Begin MATERIAL

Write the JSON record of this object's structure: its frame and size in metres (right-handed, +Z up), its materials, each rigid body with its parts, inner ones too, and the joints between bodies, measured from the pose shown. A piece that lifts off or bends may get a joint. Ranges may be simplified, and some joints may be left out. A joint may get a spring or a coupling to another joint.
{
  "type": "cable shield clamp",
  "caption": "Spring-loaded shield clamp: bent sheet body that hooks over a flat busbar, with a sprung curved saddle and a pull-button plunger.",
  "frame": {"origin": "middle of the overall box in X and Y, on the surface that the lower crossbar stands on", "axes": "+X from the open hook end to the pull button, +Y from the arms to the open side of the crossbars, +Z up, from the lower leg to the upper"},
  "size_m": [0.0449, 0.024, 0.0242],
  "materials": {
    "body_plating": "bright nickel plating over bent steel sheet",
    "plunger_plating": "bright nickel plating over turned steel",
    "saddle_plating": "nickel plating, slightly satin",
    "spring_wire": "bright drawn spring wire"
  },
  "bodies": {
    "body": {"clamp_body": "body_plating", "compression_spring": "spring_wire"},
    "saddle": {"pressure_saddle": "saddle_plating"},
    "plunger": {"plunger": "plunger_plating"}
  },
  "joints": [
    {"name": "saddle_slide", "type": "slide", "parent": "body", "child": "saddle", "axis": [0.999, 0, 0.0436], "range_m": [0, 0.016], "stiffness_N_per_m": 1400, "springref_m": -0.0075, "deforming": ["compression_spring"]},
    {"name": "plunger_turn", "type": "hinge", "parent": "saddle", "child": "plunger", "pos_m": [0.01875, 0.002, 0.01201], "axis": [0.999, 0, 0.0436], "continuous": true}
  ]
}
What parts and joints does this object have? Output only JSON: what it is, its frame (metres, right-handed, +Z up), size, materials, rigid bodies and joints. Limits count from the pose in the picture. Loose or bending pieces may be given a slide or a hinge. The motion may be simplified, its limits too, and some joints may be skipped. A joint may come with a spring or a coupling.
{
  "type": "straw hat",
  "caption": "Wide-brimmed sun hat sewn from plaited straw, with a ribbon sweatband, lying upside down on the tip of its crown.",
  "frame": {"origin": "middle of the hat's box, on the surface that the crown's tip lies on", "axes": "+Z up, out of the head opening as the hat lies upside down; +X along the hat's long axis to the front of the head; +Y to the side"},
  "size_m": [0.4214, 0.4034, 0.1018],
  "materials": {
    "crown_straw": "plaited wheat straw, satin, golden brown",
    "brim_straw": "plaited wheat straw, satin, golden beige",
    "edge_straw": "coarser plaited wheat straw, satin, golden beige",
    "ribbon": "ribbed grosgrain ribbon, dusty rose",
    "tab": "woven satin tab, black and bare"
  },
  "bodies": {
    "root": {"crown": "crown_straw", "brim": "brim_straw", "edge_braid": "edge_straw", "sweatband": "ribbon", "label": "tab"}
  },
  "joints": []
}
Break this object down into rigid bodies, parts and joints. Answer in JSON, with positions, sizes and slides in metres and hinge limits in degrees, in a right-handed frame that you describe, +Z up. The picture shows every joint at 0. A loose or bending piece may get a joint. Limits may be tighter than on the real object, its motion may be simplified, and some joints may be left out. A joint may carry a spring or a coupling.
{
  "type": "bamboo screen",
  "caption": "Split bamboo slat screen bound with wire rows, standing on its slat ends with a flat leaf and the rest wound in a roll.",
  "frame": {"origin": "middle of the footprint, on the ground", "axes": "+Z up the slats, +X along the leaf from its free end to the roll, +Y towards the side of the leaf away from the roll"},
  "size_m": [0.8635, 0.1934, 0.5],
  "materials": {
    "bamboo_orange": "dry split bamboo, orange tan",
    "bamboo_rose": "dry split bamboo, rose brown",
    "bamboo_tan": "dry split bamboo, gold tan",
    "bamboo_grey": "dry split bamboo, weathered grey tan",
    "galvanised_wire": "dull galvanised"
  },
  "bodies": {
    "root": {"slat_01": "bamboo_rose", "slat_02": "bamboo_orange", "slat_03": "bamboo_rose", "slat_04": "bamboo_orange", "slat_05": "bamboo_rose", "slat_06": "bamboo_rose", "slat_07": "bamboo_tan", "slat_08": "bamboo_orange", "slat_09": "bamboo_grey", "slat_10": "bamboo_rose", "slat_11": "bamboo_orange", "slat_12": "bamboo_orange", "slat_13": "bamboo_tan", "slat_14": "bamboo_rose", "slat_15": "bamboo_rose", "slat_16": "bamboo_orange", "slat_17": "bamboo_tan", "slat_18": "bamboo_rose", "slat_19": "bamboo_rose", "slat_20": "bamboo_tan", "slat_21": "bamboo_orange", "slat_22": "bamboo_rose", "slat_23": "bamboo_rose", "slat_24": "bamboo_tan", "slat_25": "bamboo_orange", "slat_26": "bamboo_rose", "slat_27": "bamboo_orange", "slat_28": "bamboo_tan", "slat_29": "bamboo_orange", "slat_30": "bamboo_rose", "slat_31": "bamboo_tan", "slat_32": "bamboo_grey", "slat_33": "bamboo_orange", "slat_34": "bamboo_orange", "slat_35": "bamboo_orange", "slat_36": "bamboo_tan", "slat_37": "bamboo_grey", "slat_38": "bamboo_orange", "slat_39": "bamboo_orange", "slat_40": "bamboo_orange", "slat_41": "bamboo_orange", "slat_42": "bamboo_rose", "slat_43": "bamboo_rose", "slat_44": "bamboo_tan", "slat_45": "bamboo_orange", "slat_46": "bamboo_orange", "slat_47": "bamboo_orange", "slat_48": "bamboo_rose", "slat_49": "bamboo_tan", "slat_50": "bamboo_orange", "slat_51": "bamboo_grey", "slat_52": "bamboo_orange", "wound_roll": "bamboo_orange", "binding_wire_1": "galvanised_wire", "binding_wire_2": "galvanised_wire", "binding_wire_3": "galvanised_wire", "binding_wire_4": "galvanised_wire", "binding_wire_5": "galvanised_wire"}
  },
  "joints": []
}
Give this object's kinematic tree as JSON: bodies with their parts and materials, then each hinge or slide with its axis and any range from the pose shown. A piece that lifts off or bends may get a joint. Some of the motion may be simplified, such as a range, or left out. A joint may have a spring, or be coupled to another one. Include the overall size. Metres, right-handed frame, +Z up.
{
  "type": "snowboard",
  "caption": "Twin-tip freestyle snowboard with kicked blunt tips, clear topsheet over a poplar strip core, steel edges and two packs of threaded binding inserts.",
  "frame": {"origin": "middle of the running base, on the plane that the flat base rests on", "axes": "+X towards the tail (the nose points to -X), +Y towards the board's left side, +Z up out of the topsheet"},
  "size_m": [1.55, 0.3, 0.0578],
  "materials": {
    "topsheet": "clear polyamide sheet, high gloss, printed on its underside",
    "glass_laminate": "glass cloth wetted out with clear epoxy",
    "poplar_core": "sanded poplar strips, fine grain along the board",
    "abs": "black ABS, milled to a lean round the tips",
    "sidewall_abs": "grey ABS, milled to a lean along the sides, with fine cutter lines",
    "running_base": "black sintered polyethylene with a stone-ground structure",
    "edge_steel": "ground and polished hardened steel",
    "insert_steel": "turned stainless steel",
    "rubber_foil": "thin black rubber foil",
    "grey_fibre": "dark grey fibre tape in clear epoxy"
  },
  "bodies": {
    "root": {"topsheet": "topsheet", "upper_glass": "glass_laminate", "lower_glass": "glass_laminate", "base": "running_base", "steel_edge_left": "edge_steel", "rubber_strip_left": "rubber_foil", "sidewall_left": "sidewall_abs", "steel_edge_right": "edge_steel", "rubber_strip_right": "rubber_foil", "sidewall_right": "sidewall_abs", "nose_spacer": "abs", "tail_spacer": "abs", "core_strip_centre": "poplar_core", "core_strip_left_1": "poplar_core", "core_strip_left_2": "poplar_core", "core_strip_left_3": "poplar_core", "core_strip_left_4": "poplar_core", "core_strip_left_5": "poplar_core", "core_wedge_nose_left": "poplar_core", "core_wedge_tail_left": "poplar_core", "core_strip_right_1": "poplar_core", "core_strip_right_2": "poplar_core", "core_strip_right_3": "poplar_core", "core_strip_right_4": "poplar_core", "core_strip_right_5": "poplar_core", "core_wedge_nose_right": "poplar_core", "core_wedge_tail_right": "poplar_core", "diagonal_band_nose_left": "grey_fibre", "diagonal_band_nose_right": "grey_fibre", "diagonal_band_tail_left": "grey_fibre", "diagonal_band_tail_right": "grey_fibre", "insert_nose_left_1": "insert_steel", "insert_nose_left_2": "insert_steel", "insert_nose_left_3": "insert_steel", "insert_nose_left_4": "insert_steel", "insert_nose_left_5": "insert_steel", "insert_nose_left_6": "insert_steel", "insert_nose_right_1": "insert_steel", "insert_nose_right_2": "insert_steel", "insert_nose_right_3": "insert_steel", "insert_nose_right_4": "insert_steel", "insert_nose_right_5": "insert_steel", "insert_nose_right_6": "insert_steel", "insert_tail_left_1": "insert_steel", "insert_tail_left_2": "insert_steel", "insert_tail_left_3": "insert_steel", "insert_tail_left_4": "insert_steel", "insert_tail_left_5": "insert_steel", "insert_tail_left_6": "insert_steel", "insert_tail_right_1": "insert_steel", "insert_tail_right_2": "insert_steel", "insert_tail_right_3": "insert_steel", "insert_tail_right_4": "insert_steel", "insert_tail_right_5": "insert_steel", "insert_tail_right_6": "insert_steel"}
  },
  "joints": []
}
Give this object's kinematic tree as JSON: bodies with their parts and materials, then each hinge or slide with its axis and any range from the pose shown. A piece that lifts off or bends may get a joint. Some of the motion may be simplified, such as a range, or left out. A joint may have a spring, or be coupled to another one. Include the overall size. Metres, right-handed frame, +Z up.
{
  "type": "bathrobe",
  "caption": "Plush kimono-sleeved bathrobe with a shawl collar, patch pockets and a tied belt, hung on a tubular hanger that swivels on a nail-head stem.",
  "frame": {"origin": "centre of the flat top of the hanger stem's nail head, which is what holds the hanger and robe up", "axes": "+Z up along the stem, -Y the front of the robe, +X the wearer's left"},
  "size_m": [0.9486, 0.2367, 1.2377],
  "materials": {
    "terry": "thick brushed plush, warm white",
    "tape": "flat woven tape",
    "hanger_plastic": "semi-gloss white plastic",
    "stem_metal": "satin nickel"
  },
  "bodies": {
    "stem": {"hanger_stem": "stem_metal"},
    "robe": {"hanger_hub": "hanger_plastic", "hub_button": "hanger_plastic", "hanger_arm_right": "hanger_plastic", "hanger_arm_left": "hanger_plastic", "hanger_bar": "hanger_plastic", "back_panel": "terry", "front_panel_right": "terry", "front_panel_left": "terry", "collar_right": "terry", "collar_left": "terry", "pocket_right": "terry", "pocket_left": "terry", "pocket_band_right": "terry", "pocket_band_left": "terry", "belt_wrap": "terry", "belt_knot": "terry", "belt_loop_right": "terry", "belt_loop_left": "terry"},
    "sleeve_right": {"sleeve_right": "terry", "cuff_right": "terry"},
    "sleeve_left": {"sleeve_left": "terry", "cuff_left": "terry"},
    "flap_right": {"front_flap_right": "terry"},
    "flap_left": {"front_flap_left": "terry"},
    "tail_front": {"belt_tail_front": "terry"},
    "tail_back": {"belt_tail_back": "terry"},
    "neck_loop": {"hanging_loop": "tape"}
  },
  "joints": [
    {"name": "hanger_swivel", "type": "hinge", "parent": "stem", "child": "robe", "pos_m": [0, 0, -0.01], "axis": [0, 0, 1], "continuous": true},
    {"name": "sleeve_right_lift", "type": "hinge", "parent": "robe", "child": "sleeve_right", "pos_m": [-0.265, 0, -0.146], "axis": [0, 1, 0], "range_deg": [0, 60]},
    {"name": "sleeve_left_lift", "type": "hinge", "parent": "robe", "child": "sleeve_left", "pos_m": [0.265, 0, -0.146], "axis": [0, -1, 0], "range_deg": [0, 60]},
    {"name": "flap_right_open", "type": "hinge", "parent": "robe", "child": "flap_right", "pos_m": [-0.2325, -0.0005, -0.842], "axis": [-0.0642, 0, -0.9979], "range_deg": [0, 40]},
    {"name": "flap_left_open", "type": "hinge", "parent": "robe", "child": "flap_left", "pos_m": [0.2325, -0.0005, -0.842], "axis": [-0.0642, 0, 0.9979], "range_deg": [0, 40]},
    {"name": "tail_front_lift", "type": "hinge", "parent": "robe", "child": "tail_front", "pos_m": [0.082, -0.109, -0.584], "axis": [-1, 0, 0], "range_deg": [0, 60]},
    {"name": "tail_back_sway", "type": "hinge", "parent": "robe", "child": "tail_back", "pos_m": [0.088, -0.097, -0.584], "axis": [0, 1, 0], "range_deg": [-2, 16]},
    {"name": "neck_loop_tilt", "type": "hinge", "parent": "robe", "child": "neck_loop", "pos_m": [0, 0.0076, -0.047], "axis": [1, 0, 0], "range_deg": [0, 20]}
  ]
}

End MATERIAL

Scan the records above for the string "what", then select every line that holds it.

What parts and joints does this object have? Output only JSON: what it is, its frame (metres, right-handed, +Z up), size, materials, rigid bodies and joints. Limits count from the pose in the picture. Loose or bending pieces may be given a slide or a hinge. The motion may be simplified, its limits too, and some joints may be skipped. A joint may come with a spring or a coupling.
  "frame": {"origin": "centre of the flat top of the hanger stem's nail head, which is what holds the hanger and robe up", "axes": "+Z up along the stem, -Y the front of the robe, +X the wearer's left"},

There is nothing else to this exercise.